## [Data provided]
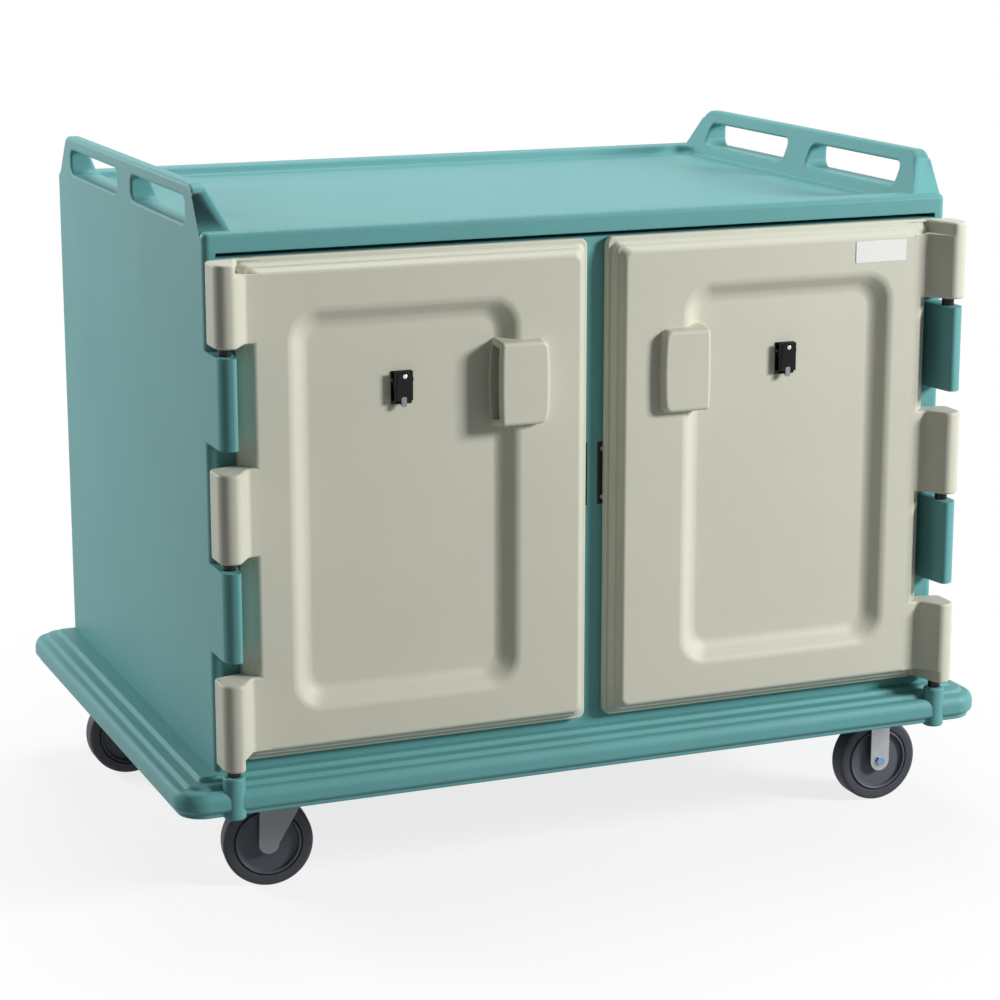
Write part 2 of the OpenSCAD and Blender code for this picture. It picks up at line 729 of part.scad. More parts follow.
// Lever: a front plate, two side cheeks with pivot holes and a jaw that meets the base
module clip_lever(s) cart() color(black) clip_place(s) difference() {
    union() {
        translate([-clip_w / 2, -floor_y - clip_t - clip_gap - clip_t, -lever_drop])
            cube([clip_w, clip_t, lever_drop + lever_rise]);
        for (x = [-clip_w / 2, clip_w / 2 - clip_t])
            translate([x, -clip_pin_y, 0]) {
                translate([0, -clip_gap / 2 - eps, -cheek_drop])
                    cube([clip_t, clip_gap / 2 + eps, cheek_drop + cheek_r]);
                rotate([0, 90, 0]) cylinder(r = cheek_r, h = clip_t);
            }
        translate([-tab_w / 2, -floor_y - clip_t - clip_gap - clip_t, -lever_drop - tab_drop])
            cube([tab_w, clip_t, tab_drop + eps]);
        translate([-clip_w / 2, -floor_y - clip_t - clip_gap - eps, -lever_drop])
            cube([clip_w, clip_gap + eps - jaw_gap, clip_t]);
    }
    translate([0, -clip_pin_y, 0]) rotate([0, 90, 0])
        cylinder(r = clip_pin_r + 0.05, h = clip_w + eps, center = true);
}
module left_clip_lever() { clip_lever(-1); }
module right_clip_lever() { clip_lever(1); }

// ---------- casters ----------

module unturned_front() { translate([-front_swivel_x, front_y, 0]) children(); }
module unturned_rear() { translate([-rear_swivel_x, rear_y, 0]) children(); }
module at_front_swivel() { unturned_front() rotate(front_yaw) children(); }
module at_rear_swivel() { unturned_rear() rotate(rear_yaw) children(); }
module at_front_rigid() { translate([rigid_x, front_y, 0]) children(); }
module at_rear_rigid() { translate([rigid_x, rear_y, 0]) children(); }

plate_corner = 8;
module mounting_plate() color(steel) difference() {
    translate([0, 0, plate_z]) linear_extrude(plate_t)
        round_rect(-plate_l / 2, -plate_w / 2, plate_l / 2, plate_w / 2, plate_corner);
    bolt_places() translate([0, 0, plate_z - eps]) cylinder(r = bolt_r, h = plate_t + 2 * eps);
}

module swivel_plate() color(steel) difference() {
    union() {
        mounting_plate();
        translate([0, 0, race_z + ball_r * 0.2]) cylinder(r = crown_r - 2, h = plate_z - race_z);
    }
    translate([0, 0, race_z]) rotate_extrude() translate([ball_ring_r, 0]) circle(ball_r + race_gap);
    translate([0, 0, race_z - eps]) cylinder(r = king_pin_r, h = caster_h - race_z + 2 * eps);
}

bolt_head_h = 5;
bolt_head_grow = 3;
module plate_bolts() color(steel) bolt_places() {
    translate([0, 0, plate_z]) cylinder(r = bolt_r, h = bolt_len);
    translate([0, 0, plate_z - bolt_head_h]) cylinder(r = bolt_r + bolt_head_grow, h = bolt_head_h, $fn = 6);
}

king_head_r = 13;
king_head_h = 5;
module king_pin() color(steel) {
    translate([0, 0, crown_z - seat_gap]) cylinder(r = king_pin_r, h = caster_h - crown_z + seat_gap);
    translate([0, 0, crown_z - seat_gap - king_head_h]) cylinder(r = king_head_r, h = king_head_h);
}

ball_count = 18;
module bearing_balls() color(steel) for (i = [0 : ball_count - 1])
    rotate(i * 360 / ball_count) translate([ball_ring_r, 0, race_z]) sphere(ball_r, $fn = 24);

// Fork leg seen from the side: wide at the crown, narrow and round at the axle
leg_foot_r = 13.5;
module swivel_leg_outline() {
    difference() {
        union() {
            polygon([
                [-trail - leg_foot_r, wheel_r], [-trail + leg_foot_r, wheel_r],
                [crown_chord, crown_z + eps], [-trail - leg_foot_r, crown_z + eps]
            ]);
            translate([-trail, wheel_r]) circle(leg_foot_r);
        }
        translate([-trail, wheel_r]) circle(axle_r);
    }
}

module swivel_fork() color(steel) {
    difference() {
        union() {
            translate([0, 0, crown_z]) cylinder(r = crown_r, h = crown_t);
            translate([-trail - leg_foot_r, -leg_y - fork_t, crown_z])
                cube([trail + leg_foot_r + crown_chord, 2 * (leg_y + fork_t), crown_t / 2]);
        }
        translate([0, 0, crown_z - eps]) cylinder(r = king_pin_r + pin_clearance, h = crown_t + 2 * eps);
        translate([0, 0, race_z]) rotate_extrude() translate([ball_ring_r, 0]) circle(ball_r + race_gap);
    }
    for (y = [leg_y, -leg_y - fork_t]) translate([0, y + fork_t, 0]) rotate([90, 0, 0])
        linear_extrude(fork_t) swivel_leg_outline();
}

module at_axle(offset) { translate([-offset, 0, wheel_r]) rotate([90, 0, 0]) children(); }

// Axle of a swivel caster: a rivet, flush with the legs
module rivet_axle(offset) color(steel) at_axle(offset)
    cylinder(r = axle_r, h = 2 * (leg_y + fork_t), center = true);

// Axle of a rigid caster: a bolt with its nut
axle_head_r = 8.5;
axle_head_h = 5;
module bolt_axle() color(steel) at_axle(0) {
    cylinder(r = axle_r, h = 2 * (leg_y + fork_t), center = true);
    translate([0, 0, leg_y + fork_t]) cylinder(r = axle_head_r, h = axle_head_h, $fn = 6);
    translate([0, 0, -leg_y - fork_t - axle_head_h]) cylinder(r = axle_head_r, h = axle_head_h, $fn = 6);
}

module bearing_sleeve(offset) color(steel) at_axle(offset) difference() {
    cylinder(r = sleeve_r, h = 2 * leg_y, center = true);
    cylinder(r = axle_r, h = 2 * leg_y + eps, center = true);
}

module wheel_core(offset) color(grey_core) at_axle(offset) difference() {
    union() {
        cylinder(r = core_r, h = tyre_w - 2 * web_inset, center = true);
        cylinder(r = hub_r, h = 2 * (leg_y - hub_gap), center = true);
    }
    cylinder(r = sleeve_r + pin_clearance, h = 2 * leg_y, center = true);
}

tyre_round = 5;
module tyre(offset) color(grey_tyre) at_axle(offset) rotate_extrude($fn = 96) difference() {
    union() {
        translate([core_r, -tyre_w / 2]) square([wheel_r - core_r - tyre_round, tyre_w]);
        translate([core_r, -tyre_w / 2 + tyre_round]) square([wheel_r - core_r, tyre_w - 2 * tyre_round]);
        for (y = [-1, 1]) translate([wheel_r - tyre_round, y * (tyre_w / 2 - tyre_round)]) circle(tyre_round);
    }
}

// Rigid caster: plate and two straight legs in one pressing
rigid_leg_w = 37;
module rigid_leg_outline() {
    difference() {
        union() {
            translate([-rigid_leg_w / 2, wheel_r]) square([rigid_leg_w, plate_z - wheel_r + eps]);
            translate([0, wheel_r]) circle(rigid_leg_w / 2);
        }
        translate([0, wheel_r]) circle(axle_r);
    }
}

module rigid_fork() color(steel) {
    mounting_plate();
    for (y = [leg_y, -leg_y - fork_t]) translate([0, y + fork_t, 0]) rotate([90, 0, 0])
        linear_extrude(fork_t) rigid_leg_outline();
}

module front_swivel_plate() cart() unturned_front() swivel_plate();
module front_swivel_bolts() cart() unturned_front() plate_bolts();
module front_king_pin() cart() unturned_front() king_pin();
module front_bearing_balls() cart() unturned_front() bearing_balls();
module front_swivel_fork() cart() at_front_swivel() swivel_fork();
module front_swivel_axle() cart() at_front_swivel() rivet_axle(trail);
module front_swivel_sleeve() cart() at_front_swivel() bearing_sleeve(trail);
module front_swivel_core() cart() at_front_swivel() wheel_core(trail);
module front_swivel_tyre() cart() at_front_swivel() tyre(trail);

module rear_swivel_plate() cart() unturned_rear() swivel_plate();
module rear_swivel_bolts() cart() unturned_rear() plate_bolts();
module rear_king_pin() cart() unturned_rear() king_pin();
module rear_bearing_balls() cart() unturned_rear() bearing_balls();
module rear_swivel_fork() cart() at_rear_swivel() swivel_fork();
module rear_swivel_axle() cart() at_rear_swivel() rivet_axle(trail);
module rear_swivel_sleeve() cart() at_rear_swivel() bearing_sleeve(trail);
module rear_swivel_core() cart() at_rear_swivel() wheel_core(trail);
module rear_swivel_tyre() cart() at_rear_swivel() tyre(trail);

module front_rigid_fork() cart() at_front_rigid() rigid_fork();
module front_rigid_bolts() cart() at_front_rigid() plate_bolts();
module front_rigid_axle() cart() at_front_rigid() bolt_axle();
module front_rigid_sleeve() cart() at_front_rigid() bearing_sleeve(0);
module front_rigid_core() cart() at_front_rigid() wheel_core(0);
module front_rigid_tyre() cart() at_front_rigid() tyre(0);

module rear_rigid_fork() cart() at_rear_rigid() rigid_fork();
module rear_rigid_bolts() cart() at_rear_rigid() plate_bolts();
module rear_rigid_axle() cart() at_rear_rigid() bolt_axle();
module rear_rigid_sleeve() cart() at_rear_rigid() bearing_sleeve(0);
module rear_rigid_core() cart() at_rear_rigid() wheel_core(0);
module rear_rigid_tyre() cart() at_rear_rigid() tyre(0);

cabinet_shell();
worktop();
left_end_handle();
right_end_handle();
bumper_deck();
left_bay_outer_rails();
left_bay_inner_rails();
right_bay_inner_rails();
right_bay_outer_rails();
left_hinge_pins();
right_hinge_pins();
left_magnet_catch();
right_magnet_catch();
catch_screws();
left_door_panel();
left_strike_plate();
left_clip_base();
left_clip_pin();
left_clip_spring();
left_clip_lever();
right_door_panel();
right_strike_plate();
right_clip_base();
right_clip_pin();
right_clip_spring();
right_clip_lever();
right_blank_plate();
front_swivel_plate();
front_swivel_bolts();
front_king_pin();
front_bearing_balls();
front_swivel_fork();
front_swivel_axle();
front_swivel_sleeve();
front_swivel_core();
front_swivel_tyre();
rear_swivel_plate();
rear_swivel_bolts();
rear_king_pin();
rear_bearing_balls();
rear_swivel_fork();
rear_swivel_axle();
rear_swivel_sleeve();
rear_swivel_core();
rear_swivel_tyre();
front_rigid_fork();
front_rigid_bolts();
front_rigid_axle();
front_rigid_sleeve();
front_rigid_core();
front_rigid_tyre();
rear_rigid_fork();
rear_rigid_bolts();
rear_rigid_axle();
rear_rigid_sleeve();
rear_rigid_core();
rear_rigid_tyre();
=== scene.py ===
# %% [markdown]
# # Enclosed meal tray cart
# The cart is moulded from polyethylene in two colours and rolls on four steel casters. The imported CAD
# model is loaded first, as a frame that never moves. Every piece modelled below stands on it, takes its
# size from it and rides on one of its bodies, so that doors, clips, forks and wheels still turn.

# %% Load the frame
import json
import math

import bmesh
import bpy
from mathutils import Matrix, Vector

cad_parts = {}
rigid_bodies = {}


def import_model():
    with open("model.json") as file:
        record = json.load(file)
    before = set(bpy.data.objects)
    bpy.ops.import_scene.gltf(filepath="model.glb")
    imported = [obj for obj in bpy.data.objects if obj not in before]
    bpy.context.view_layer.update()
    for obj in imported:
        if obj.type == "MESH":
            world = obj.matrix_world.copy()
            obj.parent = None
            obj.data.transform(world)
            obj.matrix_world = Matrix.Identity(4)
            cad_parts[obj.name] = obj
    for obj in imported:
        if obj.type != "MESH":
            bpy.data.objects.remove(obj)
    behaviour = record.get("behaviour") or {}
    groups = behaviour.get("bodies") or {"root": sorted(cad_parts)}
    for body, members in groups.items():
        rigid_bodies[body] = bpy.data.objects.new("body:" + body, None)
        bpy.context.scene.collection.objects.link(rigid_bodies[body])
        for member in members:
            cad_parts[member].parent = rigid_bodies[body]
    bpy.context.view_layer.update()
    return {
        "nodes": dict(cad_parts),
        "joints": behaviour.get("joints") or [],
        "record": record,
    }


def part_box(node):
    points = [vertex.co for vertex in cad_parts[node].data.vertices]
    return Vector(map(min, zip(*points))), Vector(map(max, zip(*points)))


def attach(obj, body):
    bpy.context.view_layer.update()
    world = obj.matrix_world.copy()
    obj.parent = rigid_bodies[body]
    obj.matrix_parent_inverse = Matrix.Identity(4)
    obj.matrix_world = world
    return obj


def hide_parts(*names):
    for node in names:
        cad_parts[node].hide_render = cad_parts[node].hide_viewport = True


for leftover in list(bpy.data.objects):
    bpy.data.objects.remove(leftover)
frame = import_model()
nodes = frame["nodes"]

# %% [markdown]
# ## Measures
# Lengths below are in millimetres, as a maker would write them, and `place` turns them into Blender's
# metres. Places along Y are counted backwards from the cabinet's front. They could be typed in from the
# CAD source, but then they would go stale. So the large ones are read off the frame. The front is that
# of the magnetic catch, which is let in flush with it.

# %% Measures
MM = 0.001
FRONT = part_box("left_magnet_catch")[0].y
shell_low, shell_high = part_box("cabinet_shell")
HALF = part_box("worktop")[1].x / MM
DECK_TOP = shell_low.z / MM
CABINET_TOP = shell_high.z / MM
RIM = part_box("worktop")[1].z / MM
DEPTH = (shell_high.y - FRONT) / MM
SIDES = ("left", "right")


def place(x, y, z):
    return Vector((x * MM, FRONT + y * MM, z * MM))


print("half width %.0f, depth %.0f, deck top %.0f, rim %.0f" % (HALF, DEPTH, DECK_TOP, RIM))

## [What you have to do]
Show each line of the listing that holds the string "behaviour".

## [Expected answer]
    behaviour = record.get("behaviour") or {}
    groups = behaviour.get("bodies") or {"root": sorted(cad_parts)}
        "joints": behaviour.get("joints") or [],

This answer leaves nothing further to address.